Nach Spitzer haben Baby-DVDs eine erwiesenermassen negative Wirkung aufs Gehirn und zwar doppelt so stark wie häufiges Vorlesen positiv wirkt. Obwohl man davon ausgehen muss, dass häufiger Medienkonsum Kinder und Jugendliche nachhaltig schädigt, weil ihr Gehirn nicht so verkabelt wird, wie es möglich wäre, empfehlen Minister (in Deutschland) offenbar das Spielen von Ballergames zur Bildung von Medienkompetenz. Sie gehen sogar noch weiter und halten Eltern an, es ihren Sprösslingen nachzumachen, um den Sinn des digitalen Abschlachtens zu kapieren. (siehe: Junge Freiheit)
Häufiger Medienkomsum heisst bei Kindern und Jugendlichen übrigens 7,5 Stunden im Schnitt! Die Kolleginnen und Kollegen in Amerika bringen es sogar auf über 10 Stunden in der selben Zeit. Wie geht das? Multitasking! Sind sie dadurch bessere Multitasker? Nein. Leiden sie noch eher an Aufmerksamkeitsstörungen? … Öhm …

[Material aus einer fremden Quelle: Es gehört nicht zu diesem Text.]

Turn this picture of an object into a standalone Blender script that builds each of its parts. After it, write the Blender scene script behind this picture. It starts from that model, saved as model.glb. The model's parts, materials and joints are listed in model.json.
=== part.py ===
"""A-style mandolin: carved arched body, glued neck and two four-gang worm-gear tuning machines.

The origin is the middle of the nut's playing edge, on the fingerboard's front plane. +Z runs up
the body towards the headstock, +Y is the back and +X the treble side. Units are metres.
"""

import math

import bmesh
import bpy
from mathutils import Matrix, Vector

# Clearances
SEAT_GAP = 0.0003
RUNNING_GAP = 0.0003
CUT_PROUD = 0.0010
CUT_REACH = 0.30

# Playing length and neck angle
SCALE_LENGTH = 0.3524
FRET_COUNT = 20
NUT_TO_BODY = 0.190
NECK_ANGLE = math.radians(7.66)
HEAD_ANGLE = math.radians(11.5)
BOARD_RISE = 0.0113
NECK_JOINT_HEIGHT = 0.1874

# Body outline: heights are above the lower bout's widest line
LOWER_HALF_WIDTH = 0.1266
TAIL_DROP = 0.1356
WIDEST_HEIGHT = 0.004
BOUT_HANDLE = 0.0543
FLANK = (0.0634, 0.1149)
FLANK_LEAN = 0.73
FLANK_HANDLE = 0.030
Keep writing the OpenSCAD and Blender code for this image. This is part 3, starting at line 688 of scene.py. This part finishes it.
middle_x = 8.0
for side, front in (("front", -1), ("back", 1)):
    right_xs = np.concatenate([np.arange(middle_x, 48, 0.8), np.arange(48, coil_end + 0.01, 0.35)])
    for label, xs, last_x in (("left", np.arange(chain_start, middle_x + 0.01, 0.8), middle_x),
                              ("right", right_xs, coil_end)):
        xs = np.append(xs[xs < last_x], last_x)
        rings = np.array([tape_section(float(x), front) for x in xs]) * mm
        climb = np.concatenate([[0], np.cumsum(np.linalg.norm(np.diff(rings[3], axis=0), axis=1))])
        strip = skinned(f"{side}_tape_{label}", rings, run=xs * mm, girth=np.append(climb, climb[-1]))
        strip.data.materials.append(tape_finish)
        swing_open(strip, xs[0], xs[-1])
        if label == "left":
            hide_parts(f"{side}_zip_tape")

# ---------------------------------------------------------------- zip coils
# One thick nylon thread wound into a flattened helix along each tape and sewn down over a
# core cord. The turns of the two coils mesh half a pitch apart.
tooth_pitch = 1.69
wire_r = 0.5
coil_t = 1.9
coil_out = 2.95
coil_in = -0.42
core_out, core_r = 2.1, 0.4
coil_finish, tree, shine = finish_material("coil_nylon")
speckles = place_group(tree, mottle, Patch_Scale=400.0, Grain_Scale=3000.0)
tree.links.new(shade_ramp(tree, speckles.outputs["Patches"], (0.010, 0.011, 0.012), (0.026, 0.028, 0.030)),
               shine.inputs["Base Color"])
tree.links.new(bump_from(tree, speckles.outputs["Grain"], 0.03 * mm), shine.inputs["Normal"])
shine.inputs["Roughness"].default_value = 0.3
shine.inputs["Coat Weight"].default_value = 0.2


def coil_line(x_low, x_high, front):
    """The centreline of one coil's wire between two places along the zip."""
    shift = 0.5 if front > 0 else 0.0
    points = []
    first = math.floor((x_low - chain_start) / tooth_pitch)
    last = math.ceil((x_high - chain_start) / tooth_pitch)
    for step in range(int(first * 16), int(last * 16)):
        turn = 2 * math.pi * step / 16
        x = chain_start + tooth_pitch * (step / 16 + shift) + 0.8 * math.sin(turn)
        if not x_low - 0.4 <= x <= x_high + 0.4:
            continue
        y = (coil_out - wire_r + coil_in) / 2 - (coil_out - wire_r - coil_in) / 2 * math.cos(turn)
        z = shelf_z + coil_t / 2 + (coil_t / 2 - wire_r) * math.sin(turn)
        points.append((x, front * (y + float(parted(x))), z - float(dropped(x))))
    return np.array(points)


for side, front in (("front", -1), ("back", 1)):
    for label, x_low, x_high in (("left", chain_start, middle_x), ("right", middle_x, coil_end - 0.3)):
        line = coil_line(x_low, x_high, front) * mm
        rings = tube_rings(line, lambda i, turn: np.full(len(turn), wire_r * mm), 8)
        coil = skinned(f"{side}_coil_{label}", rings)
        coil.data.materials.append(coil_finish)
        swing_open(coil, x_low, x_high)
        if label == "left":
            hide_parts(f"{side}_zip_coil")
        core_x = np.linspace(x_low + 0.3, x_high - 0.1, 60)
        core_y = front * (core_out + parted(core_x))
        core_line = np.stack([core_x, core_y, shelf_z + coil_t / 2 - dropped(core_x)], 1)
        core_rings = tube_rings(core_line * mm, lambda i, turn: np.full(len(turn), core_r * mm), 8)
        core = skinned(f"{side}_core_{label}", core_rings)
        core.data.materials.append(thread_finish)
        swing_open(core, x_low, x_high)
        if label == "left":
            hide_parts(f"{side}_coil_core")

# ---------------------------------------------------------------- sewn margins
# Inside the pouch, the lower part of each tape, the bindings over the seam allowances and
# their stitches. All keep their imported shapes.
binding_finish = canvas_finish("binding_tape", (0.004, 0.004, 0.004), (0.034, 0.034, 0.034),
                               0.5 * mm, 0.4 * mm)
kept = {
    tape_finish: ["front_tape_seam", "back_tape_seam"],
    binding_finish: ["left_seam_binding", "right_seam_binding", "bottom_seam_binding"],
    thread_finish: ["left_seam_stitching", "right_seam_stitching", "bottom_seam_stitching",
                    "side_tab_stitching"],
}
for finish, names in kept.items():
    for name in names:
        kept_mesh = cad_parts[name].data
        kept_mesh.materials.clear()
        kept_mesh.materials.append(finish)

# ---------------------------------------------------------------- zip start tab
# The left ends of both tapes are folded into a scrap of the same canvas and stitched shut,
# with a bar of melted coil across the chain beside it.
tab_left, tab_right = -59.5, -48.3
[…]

Ach, jetzt habe ich den Faden verloren.
Nun, ich kann mir denken, dass Spitzer recht kontrovers diskutiert wird. Wie auch immer, ich sehe mich in einem Punkt bestätigt, der mich schon lange beschäftigt – nämlich immer dann, wenn ich an Menschen beim Ausführen eintöniger Arbeiten denke und ganz sicher, wenn ich am Nachmittag oder am Vorabend durch die Fernsehkanäle zappe. Es ist die Frage:
Wer profitiert eigentlich von der Verblödung der Gesellschaft?